A couple of days earlier, Berkley had offered a qualified defense of the book, saying it was a work of memory, a story whose truth was known only to the author.

Hurst released her own statement, saying that Rosenblat had acknowledged to her that part of his memoir was not true. "He'd invented the crux of this amazing love story - about the girl at the fence who threw him an apple."

Hurst, interviewed Saturday by The Associated Press, declined to offer details of Rosenblat's book deal, but said the amount of money was not a great deal. She said that rights to the book also had been sold to publishers in Poland, France and other countries.

Rosenblat, 79, a resident of the Miami area, was virtually unknown to the general public until the 1990s when he began speaking of how he came to know his wife, Roma Radzicky. According to Rosenblat and his wife, he was a prisoner at a sub-camp of Buchenwald in Nazi Germany and she a young Jewish girl whose family was pretending to be Christian and lived nearby.
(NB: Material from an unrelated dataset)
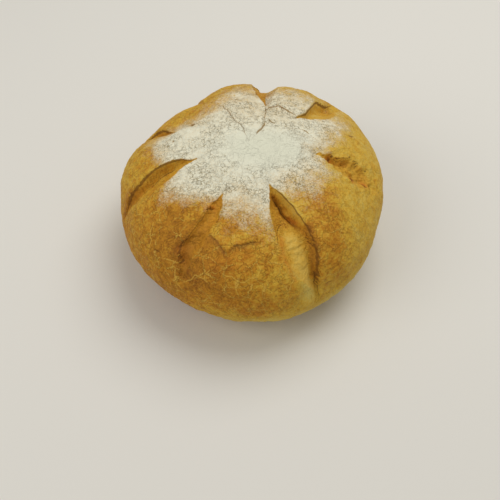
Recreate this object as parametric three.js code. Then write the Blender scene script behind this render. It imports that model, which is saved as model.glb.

For months, they would meet on opposite sides of a barbed-wire fence, where she would sneak him apples and bread. Rosenblat was then transferred to another camp and the two lost touch, until the 1950s, when they were reunited by accident - on a blind date - in New York. They soon married and earlier this year celebrated their 50th wedding anniversary.

The Rosenblats were interviewed twice over the years by Winfrey, who has called their romance the single greatest love story ... we've ever told on the air. They have inspired a children's book and a feature film adaptation is scheduled to begin next year. ...

But scholars doubted his story, noting that the layout of the sub-camp made such an encounter at the fence virtually unthinkable (They would have met right by an SS barracks). A recent article in The New Republic quoted friends and family members who were outraged by Rosenblat, so much so that one of his brothers stopped speaking to him.